--- START ---

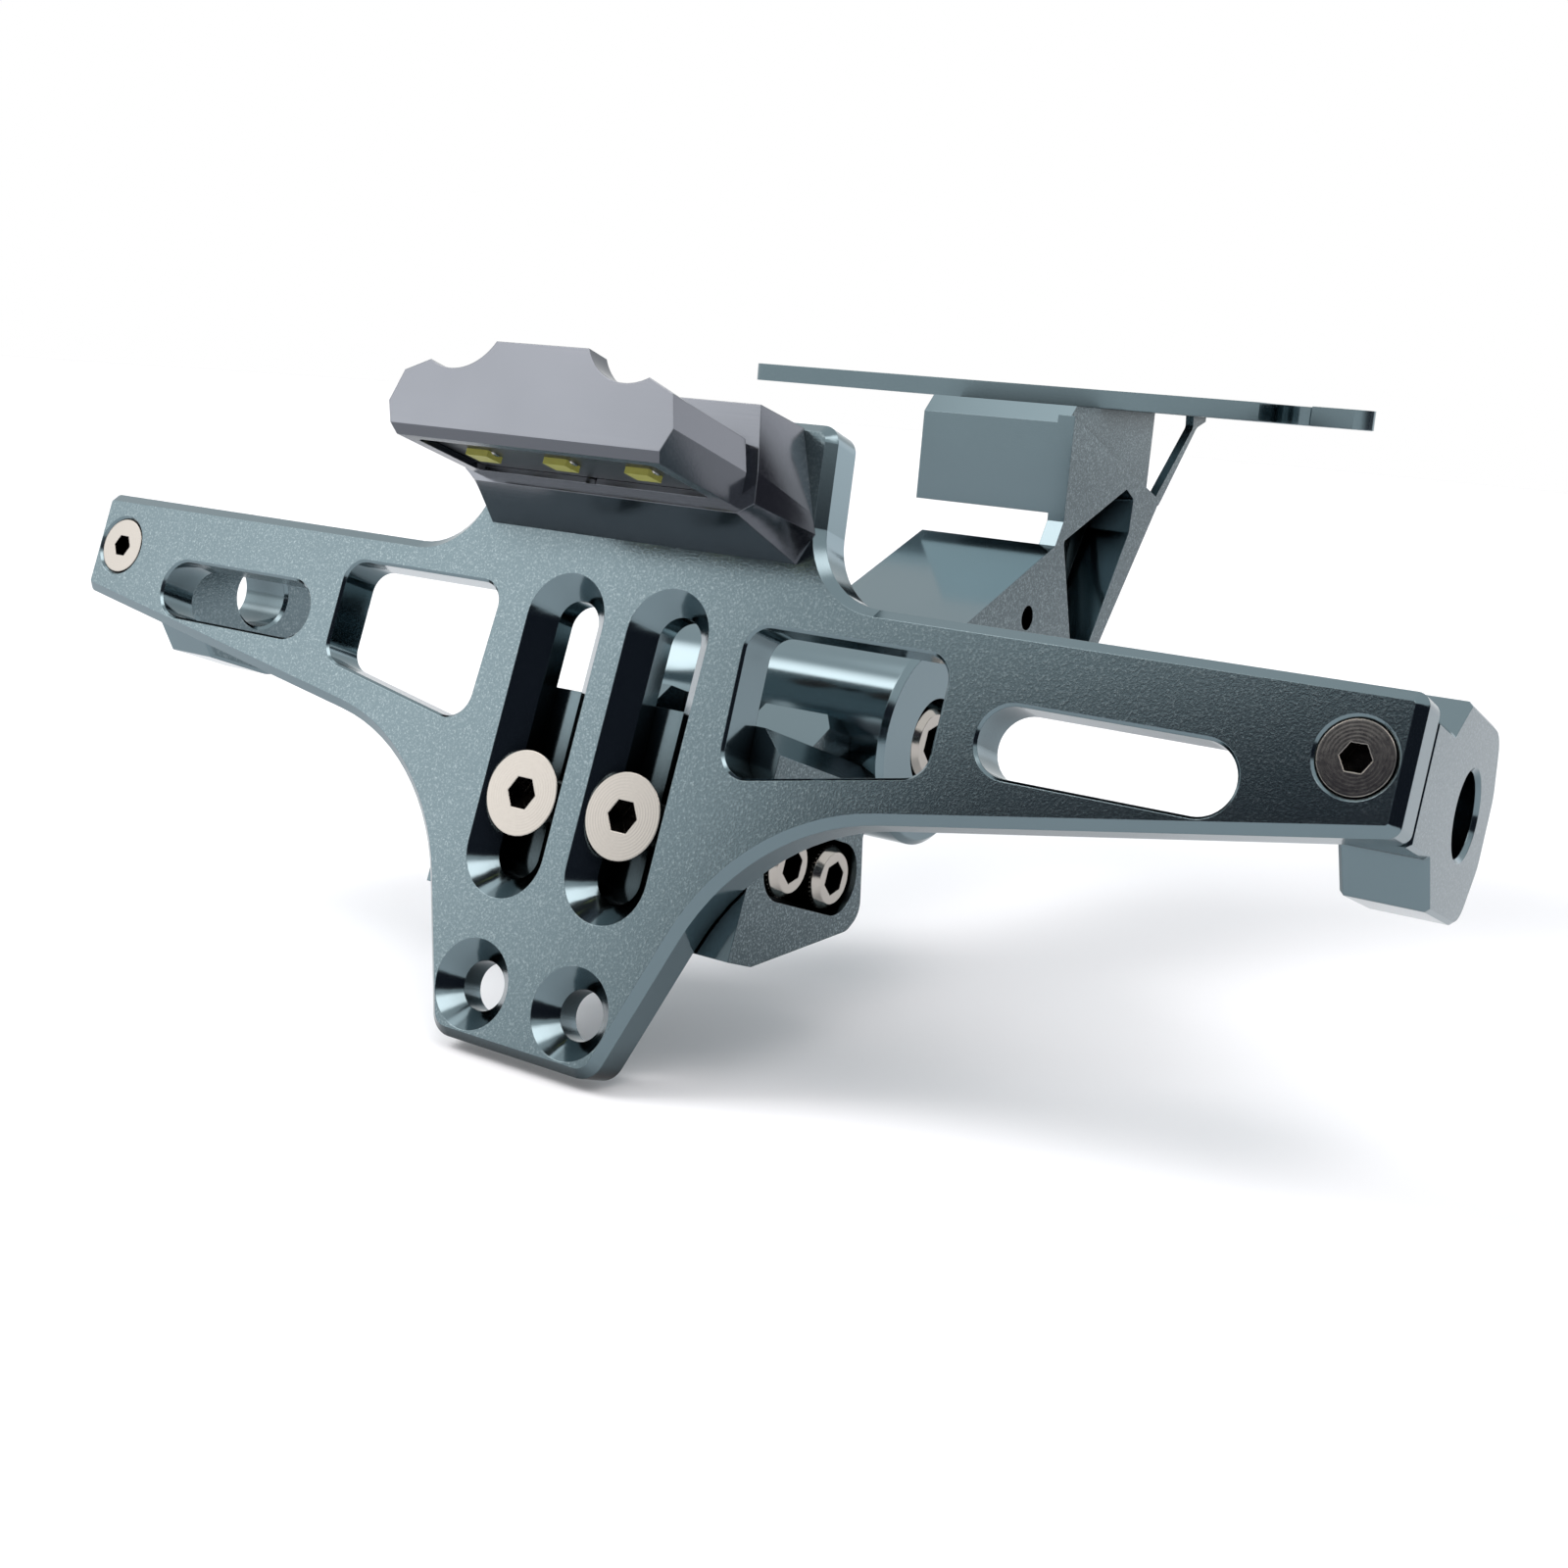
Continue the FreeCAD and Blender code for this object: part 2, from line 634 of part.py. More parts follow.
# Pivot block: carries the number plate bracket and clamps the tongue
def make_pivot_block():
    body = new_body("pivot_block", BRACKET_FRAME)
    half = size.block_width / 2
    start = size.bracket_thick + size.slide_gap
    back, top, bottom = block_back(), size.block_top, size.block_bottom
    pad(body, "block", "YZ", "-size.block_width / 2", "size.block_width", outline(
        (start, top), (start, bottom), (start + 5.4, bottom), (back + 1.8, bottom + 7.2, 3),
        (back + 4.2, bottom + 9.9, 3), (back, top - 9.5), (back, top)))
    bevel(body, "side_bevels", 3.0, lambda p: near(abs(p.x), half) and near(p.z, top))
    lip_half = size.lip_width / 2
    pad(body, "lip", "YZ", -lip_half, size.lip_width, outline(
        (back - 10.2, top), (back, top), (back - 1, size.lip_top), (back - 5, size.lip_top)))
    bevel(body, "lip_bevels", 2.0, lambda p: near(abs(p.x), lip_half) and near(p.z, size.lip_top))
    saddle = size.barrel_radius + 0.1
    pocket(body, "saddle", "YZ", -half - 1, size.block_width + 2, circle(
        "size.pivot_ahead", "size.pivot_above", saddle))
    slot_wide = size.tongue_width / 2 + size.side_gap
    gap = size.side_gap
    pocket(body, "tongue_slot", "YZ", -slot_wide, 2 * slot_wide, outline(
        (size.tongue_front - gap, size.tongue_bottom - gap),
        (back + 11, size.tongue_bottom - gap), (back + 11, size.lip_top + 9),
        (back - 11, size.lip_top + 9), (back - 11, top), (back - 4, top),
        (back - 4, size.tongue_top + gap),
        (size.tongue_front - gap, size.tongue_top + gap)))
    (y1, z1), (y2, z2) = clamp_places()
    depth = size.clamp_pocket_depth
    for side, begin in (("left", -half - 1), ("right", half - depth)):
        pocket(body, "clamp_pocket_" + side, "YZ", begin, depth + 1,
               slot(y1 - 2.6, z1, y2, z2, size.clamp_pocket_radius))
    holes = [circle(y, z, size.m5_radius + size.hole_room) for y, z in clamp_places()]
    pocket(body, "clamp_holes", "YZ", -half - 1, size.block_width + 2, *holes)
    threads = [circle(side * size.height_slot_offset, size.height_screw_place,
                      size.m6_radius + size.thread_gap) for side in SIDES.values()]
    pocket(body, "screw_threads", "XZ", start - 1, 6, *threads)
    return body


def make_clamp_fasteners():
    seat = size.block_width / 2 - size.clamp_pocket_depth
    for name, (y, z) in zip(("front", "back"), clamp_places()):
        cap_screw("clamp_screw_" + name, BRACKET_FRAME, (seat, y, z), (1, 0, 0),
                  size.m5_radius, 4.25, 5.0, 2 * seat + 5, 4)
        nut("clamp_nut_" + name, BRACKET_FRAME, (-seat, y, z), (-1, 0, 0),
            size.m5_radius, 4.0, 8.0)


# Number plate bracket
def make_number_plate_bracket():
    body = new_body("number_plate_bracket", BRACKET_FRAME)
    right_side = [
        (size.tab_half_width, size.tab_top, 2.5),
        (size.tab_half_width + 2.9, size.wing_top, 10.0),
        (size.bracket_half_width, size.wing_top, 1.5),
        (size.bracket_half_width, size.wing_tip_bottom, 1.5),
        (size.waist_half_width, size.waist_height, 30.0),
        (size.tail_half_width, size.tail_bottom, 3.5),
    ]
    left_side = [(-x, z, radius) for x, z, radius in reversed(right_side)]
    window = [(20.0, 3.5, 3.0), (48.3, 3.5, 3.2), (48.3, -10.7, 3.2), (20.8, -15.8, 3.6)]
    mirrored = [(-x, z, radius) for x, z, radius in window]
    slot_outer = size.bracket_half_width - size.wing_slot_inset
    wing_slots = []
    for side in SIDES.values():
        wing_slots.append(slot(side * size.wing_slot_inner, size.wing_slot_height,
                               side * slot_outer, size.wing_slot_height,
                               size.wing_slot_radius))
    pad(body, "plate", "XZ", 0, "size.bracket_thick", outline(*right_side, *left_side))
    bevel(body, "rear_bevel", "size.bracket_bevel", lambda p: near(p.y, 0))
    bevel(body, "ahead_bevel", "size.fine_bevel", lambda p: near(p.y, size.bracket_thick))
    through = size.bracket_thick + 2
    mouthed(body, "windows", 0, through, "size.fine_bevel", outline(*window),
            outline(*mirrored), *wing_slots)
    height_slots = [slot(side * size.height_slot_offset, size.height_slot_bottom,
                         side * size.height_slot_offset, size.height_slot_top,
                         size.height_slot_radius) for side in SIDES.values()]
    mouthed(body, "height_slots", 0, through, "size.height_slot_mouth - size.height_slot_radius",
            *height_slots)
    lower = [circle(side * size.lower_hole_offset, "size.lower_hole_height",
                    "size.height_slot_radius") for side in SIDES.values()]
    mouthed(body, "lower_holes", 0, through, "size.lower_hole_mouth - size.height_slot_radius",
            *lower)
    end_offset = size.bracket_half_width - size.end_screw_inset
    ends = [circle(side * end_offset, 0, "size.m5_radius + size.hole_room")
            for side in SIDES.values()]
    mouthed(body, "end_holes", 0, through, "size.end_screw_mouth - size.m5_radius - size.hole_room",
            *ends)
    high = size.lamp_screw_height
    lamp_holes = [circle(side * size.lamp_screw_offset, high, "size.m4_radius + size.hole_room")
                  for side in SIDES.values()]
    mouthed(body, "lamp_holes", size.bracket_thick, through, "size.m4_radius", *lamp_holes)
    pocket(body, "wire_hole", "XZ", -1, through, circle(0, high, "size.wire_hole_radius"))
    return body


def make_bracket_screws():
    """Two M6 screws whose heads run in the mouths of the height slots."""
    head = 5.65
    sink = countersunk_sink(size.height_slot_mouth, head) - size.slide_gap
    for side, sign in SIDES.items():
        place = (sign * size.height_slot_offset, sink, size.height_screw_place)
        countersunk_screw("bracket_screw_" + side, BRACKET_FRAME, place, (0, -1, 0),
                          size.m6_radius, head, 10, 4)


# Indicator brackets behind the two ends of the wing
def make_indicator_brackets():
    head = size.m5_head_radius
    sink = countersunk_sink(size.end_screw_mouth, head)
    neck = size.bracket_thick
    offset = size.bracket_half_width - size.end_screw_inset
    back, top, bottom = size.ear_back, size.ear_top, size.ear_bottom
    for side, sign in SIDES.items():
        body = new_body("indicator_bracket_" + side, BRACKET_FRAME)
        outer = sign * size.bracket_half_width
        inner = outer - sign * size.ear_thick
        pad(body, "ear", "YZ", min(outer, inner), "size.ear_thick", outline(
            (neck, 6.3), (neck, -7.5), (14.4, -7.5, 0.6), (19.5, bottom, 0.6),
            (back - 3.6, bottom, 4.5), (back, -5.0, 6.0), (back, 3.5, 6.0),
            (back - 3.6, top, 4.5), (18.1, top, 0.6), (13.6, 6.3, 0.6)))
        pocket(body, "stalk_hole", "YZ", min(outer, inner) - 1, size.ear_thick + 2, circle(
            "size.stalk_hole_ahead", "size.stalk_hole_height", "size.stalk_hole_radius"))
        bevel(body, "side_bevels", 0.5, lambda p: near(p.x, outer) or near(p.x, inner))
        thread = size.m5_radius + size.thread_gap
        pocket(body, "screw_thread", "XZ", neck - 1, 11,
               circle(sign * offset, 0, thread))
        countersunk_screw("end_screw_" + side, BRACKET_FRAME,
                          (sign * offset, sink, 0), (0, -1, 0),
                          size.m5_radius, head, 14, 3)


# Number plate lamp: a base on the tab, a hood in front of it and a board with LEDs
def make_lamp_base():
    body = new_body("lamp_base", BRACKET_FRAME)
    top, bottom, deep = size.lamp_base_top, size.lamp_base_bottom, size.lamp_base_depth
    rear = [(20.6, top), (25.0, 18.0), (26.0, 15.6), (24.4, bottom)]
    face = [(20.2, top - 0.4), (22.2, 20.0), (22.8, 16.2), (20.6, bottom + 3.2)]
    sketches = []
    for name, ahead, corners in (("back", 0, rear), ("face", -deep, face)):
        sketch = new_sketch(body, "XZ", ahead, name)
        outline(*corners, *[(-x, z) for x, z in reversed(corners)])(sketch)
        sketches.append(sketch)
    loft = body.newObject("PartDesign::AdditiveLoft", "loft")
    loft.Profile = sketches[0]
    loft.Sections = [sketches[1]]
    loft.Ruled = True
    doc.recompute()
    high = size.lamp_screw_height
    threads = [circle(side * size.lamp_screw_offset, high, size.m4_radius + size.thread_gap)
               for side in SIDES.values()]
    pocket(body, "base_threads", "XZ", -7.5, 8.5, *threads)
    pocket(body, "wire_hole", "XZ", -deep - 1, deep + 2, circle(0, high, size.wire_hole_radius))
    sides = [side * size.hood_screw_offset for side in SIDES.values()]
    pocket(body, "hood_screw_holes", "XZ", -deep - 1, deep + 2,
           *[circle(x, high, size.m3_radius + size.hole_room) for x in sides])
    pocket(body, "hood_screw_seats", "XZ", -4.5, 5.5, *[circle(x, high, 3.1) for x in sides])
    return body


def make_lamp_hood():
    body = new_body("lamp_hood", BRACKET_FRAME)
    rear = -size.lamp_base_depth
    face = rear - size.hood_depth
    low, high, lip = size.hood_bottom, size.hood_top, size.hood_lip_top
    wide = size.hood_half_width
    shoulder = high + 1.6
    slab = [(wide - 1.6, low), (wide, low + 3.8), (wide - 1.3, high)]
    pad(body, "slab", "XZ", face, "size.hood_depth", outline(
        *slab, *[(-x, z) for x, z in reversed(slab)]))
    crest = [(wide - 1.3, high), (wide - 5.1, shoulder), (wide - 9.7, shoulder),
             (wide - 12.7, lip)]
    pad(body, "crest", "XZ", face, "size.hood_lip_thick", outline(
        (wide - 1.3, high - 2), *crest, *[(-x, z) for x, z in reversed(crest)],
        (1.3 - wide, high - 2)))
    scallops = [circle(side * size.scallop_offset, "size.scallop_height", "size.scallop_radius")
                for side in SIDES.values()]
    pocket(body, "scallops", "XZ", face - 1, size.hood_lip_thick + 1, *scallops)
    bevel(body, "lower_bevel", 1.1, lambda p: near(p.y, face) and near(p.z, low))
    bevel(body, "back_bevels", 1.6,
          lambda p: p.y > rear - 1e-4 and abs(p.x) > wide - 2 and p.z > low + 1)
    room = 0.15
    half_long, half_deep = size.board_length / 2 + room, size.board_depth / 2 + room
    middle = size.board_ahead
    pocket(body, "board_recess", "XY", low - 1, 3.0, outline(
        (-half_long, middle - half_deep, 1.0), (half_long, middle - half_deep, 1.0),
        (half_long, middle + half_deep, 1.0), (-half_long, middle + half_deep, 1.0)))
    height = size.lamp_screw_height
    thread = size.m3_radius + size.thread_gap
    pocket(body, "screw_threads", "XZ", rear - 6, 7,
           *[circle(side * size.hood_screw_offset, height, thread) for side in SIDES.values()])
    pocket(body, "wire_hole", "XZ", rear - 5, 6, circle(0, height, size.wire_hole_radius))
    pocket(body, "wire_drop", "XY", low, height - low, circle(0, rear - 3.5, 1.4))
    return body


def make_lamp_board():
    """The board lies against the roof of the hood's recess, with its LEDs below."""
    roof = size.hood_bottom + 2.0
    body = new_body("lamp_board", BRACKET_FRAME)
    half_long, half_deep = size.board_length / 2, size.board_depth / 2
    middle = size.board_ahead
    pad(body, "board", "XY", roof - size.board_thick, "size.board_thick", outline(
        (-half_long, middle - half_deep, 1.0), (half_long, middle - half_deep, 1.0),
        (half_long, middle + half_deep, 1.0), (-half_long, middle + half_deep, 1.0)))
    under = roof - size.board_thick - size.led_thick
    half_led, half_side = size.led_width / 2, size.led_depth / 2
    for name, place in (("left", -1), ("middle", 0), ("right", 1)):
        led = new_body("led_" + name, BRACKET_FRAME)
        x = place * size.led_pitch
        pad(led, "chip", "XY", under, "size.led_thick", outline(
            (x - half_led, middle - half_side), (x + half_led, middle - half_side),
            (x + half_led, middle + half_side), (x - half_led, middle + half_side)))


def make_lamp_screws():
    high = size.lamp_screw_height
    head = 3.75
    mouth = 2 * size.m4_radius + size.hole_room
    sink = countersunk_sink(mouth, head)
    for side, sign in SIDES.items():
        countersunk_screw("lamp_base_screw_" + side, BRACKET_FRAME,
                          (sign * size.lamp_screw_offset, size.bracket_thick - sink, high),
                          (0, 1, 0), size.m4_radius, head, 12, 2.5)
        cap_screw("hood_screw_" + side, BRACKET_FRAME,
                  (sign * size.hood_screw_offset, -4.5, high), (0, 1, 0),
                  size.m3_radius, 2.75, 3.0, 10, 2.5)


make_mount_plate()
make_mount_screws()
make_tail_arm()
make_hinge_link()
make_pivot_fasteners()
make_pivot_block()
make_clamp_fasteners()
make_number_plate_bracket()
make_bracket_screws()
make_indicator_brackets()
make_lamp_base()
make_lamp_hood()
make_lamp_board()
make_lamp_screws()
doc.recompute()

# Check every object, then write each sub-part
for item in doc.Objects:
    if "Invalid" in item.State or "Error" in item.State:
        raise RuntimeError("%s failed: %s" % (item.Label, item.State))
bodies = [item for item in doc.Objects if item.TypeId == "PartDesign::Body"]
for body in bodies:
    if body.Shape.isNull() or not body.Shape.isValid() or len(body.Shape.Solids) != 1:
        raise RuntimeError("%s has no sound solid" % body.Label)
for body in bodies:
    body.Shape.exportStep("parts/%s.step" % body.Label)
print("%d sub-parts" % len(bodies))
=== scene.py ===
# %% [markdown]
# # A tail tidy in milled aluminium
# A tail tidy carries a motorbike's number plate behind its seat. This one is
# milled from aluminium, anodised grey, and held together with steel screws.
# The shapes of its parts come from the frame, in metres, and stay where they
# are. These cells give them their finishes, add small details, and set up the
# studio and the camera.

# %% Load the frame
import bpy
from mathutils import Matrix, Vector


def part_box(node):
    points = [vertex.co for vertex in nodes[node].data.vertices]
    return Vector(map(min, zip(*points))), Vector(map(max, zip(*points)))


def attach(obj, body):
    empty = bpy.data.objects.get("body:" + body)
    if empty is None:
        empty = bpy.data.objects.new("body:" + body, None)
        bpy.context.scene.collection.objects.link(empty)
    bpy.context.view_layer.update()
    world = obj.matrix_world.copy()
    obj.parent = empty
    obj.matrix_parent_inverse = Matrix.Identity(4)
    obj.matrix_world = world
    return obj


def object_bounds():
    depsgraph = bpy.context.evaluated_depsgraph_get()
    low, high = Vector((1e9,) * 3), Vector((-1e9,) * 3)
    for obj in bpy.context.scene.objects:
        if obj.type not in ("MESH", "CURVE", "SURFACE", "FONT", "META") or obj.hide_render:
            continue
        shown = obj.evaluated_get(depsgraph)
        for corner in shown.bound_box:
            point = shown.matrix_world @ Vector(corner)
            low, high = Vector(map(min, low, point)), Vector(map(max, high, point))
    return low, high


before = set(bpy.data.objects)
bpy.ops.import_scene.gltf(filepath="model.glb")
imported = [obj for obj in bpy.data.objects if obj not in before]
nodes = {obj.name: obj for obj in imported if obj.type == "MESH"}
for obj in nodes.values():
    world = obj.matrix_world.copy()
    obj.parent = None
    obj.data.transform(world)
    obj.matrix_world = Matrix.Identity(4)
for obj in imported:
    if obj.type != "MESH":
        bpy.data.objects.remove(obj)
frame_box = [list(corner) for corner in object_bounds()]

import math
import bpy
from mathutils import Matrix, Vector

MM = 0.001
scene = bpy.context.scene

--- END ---

▸ What is expected
Please return, exactly as they appear, the lines starting at the one that contains "obj.parent = empty" and ending at the one that contains "shown = obj.evaluated_get(depsgraph)".

▸ Written answer
    obj.parent = empty
    obj.matrix_parent_inverse = Matrix.Identity(4)
    obj.matrix_world = world
    return obj


def object_bounds():
    depsgraph = bpy.context.evaluated_depsgraph_get()
    low, high = Vector((1e9,) * 3), Vector((-1e9,) * 3)
    for obj in bpy.context.scene.objects:
        if obj.type not in ("MESH", "CURVE", "SURFACE", "FONT", "META") or obj.hide_render:
            continue
        shown = obj.evaluated_get(depsgraph)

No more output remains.